Starting with the line that contains "build_module()" and stopping after the line that contains "one small module.", output every line exactly as it stands.

** Start of Provided material **

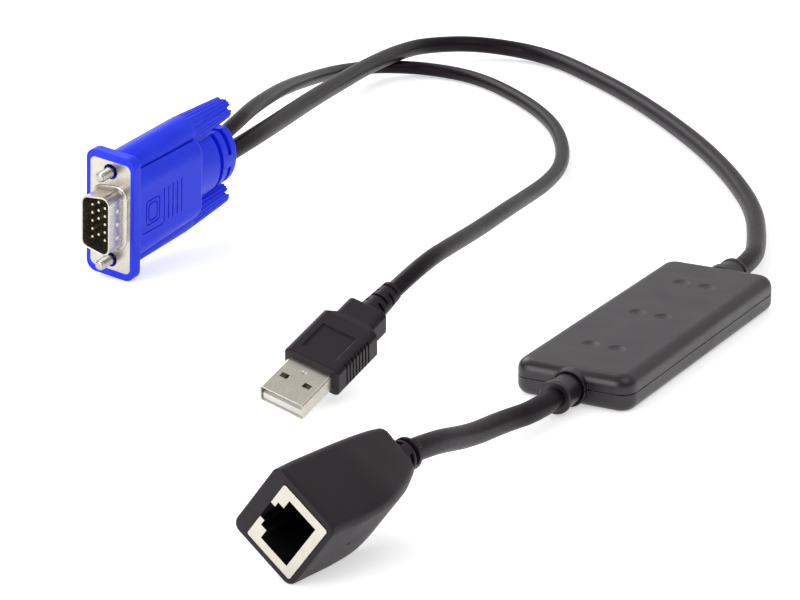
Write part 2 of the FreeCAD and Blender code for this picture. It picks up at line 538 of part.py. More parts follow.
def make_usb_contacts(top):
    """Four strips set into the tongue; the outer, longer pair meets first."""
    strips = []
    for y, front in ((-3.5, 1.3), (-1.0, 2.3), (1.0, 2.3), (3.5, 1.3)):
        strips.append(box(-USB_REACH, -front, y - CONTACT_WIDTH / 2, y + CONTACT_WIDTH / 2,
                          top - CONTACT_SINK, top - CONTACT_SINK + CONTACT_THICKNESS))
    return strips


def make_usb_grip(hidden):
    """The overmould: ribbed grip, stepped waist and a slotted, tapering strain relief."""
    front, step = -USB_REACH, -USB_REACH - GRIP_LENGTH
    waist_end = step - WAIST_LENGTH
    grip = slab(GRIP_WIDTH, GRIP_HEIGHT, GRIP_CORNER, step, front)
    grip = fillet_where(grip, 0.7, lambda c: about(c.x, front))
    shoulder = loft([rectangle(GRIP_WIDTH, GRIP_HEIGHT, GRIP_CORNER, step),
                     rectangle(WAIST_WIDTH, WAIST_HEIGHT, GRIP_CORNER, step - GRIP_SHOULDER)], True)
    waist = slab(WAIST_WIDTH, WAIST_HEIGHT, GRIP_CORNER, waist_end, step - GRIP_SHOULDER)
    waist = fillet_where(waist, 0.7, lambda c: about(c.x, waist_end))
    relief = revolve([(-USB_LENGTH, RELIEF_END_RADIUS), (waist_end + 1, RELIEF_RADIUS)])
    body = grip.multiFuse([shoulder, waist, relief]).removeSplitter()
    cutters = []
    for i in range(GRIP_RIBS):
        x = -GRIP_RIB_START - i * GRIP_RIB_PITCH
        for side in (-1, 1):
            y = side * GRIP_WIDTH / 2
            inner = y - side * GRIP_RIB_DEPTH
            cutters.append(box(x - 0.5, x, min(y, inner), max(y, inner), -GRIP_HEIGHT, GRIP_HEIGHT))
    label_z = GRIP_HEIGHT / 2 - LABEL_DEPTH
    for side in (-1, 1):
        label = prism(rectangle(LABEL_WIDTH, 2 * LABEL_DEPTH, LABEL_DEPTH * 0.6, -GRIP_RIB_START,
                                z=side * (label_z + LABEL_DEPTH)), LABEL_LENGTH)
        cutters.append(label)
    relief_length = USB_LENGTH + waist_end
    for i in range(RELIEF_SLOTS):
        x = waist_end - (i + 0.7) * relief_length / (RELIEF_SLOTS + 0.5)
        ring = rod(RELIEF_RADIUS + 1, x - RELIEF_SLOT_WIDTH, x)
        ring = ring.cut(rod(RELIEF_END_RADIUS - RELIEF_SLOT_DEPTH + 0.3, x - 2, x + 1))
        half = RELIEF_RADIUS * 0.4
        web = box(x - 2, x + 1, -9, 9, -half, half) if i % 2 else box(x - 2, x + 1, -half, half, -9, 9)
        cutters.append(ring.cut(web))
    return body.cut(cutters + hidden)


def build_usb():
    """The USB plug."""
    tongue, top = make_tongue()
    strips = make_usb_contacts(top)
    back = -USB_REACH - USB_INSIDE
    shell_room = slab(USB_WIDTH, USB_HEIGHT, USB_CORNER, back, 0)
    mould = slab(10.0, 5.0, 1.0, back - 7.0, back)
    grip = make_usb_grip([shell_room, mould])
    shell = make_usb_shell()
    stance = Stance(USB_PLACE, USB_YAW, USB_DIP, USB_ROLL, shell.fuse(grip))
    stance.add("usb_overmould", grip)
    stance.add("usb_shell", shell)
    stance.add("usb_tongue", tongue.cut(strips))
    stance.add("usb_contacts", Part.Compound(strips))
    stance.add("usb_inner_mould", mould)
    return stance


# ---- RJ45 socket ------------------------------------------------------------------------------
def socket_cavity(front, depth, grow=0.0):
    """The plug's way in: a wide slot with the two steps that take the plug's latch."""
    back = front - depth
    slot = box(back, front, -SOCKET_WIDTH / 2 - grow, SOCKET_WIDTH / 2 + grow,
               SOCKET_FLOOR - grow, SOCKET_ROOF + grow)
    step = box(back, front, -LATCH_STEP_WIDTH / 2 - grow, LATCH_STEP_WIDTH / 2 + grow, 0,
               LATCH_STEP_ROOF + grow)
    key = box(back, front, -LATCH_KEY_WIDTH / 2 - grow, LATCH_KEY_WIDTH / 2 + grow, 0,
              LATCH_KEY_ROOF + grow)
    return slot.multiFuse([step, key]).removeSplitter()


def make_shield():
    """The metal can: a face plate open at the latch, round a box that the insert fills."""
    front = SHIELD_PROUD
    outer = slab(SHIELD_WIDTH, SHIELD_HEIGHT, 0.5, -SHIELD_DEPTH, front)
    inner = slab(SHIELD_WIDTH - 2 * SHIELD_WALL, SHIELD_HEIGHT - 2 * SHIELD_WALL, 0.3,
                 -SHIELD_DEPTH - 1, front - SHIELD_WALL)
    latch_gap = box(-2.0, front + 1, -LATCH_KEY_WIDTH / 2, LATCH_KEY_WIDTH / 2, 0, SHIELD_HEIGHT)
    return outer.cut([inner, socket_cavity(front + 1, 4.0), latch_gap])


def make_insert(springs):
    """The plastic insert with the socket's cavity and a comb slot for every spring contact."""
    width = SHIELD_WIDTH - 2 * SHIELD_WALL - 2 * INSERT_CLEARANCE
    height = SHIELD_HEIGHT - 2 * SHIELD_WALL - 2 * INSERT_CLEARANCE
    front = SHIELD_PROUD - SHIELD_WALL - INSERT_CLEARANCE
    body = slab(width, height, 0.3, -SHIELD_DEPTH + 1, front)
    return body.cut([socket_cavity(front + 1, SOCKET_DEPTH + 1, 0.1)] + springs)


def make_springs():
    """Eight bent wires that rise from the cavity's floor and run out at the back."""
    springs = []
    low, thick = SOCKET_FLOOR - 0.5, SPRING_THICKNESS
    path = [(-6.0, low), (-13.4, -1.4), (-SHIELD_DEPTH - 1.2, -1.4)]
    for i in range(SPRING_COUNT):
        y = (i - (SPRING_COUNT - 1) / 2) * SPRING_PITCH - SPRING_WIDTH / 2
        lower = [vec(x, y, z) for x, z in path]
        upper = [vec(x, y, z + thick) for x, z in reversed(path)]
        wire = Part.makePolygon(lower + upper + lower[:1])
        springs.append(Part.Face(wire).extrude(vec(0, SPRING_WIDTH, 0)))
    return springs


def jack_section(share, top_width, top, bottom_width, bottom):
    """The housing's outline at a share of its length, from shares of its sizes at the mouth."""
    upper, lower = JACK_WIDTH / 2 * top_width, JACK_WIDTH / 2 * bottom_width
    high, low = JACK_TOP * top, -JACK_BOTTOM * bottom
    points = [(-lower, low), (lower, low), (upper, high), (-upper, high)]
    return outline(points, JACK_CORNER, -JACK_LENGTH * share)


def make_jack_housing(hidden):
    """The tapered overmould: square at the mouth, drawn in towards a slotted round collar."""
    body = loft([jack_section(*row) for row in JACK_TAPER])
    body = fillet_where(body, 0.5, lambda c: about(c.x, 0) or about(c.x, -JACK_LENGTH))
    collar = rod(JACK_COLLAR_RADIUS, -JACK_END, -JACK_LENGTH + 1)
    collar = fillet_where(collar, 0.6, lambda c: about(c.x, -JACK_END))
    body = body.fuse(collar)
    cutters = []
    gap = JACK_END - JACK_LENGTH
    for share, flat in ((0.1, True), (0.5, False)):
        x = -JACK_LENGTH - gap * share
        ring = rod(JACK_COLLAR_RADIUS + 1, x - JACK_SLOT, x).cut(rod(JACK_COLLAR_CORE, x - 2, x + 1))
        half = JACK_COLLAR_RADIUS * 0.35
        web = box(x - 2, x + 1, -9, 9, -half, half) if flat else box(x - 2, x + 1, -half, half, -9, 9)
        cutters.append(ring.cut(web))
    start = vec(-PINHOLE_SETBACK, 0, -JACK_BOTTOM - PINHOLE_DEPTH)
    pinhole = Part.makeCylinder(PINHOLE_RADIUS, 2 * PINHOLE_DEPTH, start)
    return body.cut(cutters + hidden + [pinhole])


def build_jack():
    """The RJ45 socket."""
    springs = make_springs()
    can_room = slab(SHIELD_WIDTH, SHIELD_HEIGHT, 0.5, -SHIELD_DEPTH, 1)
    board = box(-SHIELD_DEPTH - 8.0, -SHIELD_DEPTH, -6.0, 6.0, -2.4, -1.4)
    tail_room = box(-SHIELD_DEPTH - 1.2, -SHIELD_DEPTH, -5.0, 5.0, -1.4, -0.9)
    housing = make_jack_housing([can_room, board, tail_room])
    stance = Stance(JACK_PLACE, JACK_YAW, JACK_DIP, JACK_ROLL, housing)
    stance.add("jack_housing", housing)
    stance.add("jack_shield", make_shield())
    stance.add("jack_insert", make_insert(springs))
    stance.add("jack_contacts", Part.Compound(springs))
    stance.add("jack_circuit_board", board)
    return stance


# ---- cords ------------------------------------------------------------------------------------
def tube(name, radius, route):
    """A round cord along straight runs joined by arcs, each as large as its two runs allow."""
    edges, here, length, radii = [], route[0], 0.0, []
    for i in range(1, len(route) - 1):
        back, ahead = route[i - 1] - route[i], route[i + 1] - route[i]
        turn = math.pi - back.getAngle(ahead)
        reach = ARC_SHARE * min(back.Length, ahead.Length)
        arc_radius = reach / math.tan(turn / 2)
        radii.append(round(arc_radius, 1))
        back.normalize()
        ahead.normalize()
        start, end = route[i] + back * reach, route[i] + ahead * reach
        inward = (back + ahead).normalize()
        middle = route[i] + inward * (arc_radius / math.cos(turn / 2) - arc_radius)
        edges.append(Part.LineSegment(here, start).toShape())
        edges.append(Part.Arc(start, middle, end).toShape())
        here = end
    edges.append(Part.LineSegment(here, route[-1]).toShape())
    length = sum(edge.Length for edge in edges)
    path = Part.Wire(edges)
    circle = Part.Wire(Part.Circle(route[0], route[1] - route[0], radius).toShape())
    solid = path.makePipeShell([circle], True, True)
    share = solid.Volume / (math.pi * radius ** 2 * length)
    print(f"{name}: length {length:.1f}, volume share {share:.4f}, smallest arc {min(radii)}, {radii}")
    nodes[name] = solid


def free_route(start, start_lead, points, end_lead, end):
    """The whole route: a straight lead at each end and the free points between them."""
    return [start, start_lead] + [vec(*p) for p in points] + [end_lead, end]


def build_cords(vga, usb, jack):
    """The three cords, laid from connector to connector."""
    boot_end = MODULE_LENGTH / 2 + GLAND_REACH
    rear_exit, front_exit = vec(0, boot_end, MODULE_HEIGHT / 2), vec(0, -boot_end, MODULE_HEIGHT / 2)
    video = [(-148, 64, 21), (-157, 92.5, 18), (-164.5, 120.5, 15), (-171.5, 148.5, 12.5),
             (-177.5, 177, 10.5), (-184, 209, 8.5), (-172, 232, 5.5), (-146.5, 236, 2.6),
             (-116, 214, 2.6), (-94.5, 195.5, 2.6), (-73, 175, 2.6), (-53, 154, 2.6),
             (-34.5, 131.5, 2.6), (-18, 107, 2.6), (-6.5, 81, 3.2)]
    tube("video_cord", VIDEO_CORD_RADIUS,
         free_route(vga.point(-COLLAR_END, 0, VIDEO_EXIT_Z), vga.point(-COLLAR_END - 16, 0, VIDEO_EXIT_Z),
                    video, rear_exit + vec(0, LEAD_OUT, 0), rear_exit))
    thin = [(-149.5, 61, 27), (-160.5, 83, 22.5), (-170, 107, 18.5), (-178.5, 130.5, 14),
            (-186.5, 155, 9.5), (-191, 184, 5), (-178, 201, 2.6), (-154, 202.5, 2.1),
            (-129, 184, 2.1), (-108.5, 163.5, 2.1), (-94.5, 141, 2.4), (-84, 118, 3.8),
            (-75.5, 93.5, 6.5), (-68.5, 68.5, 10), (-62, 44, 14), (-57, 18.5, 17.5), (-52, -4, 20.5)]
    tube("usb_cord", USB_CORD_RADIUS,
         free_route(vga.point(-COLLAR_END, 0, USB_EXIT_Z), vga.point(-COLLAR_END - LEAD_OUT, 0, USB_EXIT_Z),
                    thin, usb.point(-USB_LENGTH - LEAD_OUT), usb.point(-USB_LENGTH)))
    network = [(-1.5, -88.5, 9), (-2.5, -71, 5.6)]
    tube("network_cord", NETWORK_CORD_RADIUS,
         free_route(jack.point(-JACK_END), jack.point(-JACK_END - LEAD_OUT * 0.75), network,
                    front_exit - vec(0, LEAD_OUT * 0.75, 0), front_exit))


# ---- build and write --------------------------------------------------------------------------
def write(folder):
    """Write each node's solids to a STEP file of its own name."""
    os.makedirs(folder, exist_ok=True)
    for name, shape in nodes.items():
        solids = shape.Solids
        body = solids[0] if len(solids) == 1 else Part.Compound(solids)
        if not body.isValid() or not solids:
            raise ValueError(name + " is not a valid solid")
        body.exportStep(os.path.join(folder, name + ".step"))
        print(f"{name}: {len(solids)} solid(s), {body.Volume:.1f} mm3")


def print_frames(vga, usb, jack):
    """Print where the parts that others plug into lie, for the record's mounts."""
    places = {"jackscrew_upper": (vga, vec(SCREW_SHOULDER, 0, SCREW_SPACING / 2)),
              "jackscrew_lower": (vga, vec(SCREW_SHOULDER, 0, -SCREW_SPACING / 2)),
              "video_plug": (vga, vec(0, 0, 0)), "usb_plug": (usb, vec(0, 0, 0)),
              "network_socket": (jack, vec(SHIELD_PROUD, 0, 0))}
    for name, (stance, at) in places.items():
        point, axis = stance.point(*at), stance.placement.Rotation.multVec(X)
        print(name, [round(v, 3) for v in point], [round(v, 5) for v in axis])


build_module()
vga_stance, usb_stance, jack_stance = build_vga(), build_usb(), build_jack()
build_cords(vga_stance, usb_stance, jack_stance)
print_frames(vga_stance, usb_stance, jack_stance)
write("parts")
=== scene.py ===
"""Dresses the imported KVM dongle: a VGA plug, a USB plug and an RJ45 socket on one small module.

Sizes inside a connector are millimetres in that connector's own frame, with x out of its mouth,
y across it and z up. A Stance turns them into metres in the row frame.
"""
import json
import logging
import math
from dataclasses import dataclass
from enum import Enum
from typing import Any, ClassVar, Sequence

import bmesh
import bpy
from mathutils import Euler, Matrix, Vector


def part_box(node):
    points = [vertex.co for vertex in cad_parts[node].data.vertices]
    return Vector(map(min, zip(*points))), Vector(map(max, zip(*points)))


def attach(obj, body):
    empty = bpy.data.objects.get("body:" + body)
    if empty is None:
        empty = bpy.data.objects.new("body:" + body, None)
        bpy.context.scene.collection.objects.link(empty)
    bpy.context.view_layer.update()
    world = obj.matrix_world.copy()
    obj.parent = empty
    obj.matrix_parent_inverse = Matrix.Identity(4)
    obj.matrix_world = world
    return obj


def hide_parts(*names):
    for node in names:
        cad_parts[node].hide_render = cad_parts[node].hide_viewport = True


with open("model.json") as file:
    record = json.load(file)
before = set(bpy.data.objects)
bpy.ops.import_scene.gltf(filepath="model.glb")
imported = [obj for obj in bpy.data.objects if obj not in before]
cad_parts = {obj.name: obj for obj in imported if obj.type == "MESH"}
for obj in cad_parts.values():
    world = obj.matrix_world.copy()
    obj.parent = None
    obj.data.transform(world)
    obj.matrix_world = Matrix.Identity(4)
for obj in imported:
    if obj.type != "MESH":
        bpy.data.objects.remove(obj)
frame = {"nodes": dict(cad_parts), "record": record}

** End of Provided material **

▶ Full answer
build_module()
vga_stance, usb_stance, jack_stance = build_vga(), build_usb(), build_jack()
build_cords(vga_stance, usb_stance, jack_stance)
print_frames(vga_stance, usb_stance, jack_stance)
write("parts")
=== scene.py ===
"""Dresses the imported KVM dongle: a VGA plug, a USB plug and an RJ45 socket on one small module.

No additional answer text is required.